The head variable is a single linked list; it references the unit of work to be processed.

The flush function serves as the MutationObserver handler … it walks the linked list, processing the work, until it becomes empty.

The notify function encapsulates the ability to trigger the MutationObserver - it is not too much different from my example above.

Finally the module exports a function, that wraps notify, and takes care of updating the job list. Here, there’s a very important thing to notice:

module.exports = function (fn) {
  var task = { fn: fn, next: undefined };
  if (last) last.next = task;
  if (!head) {
    head = task;
    notify();
  } last = task;
};

The notify function is executed only when there isn’t any job currently processed - head points to nothing. This usually works fine, cause as we said the flush function takes care of traversing the job list, and executing the jobs one by one … so that when everything is done head points back to nothing, or undefined.

Except we discovered flush gets not executed at all, if an error happens in a MutationObserver handler scheduled for execution in that same microtask.
That’s very unfortunate!

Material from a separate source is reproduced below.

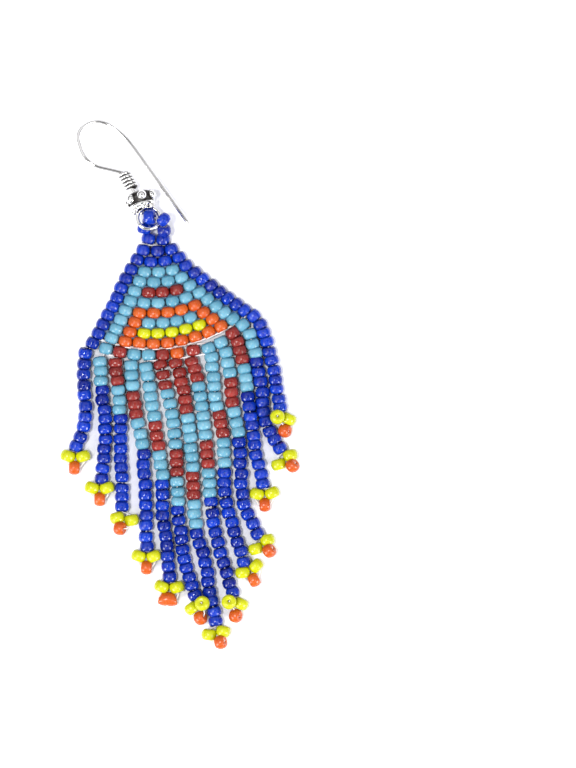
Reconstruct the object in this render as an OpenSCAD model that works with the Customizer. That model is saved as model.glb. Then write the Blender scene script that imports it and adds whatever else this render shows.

Now head points to the last job planned - a job that won’t ever be executed, leaving head pointing it for ever, so that further call to the microtask scheduler will never reach the line where notify is executed.

This finally explains why even the most simple of Promise seems to never be fullfilled.

Promise.resolve()
  .then(
    function () {
      // Never runs; weird, isn't it?!
      console.log("Promise fulfilled");
    }
  )

One mistery remains

Going through all this was interesting, and being able to understand the cause of the problem extremely rewarding. But even after all of this, one mistery remains - one destined to remain covered in mist for ever - why the cookie law script (our third party script) needed to register a MutationObserver in the first place ?!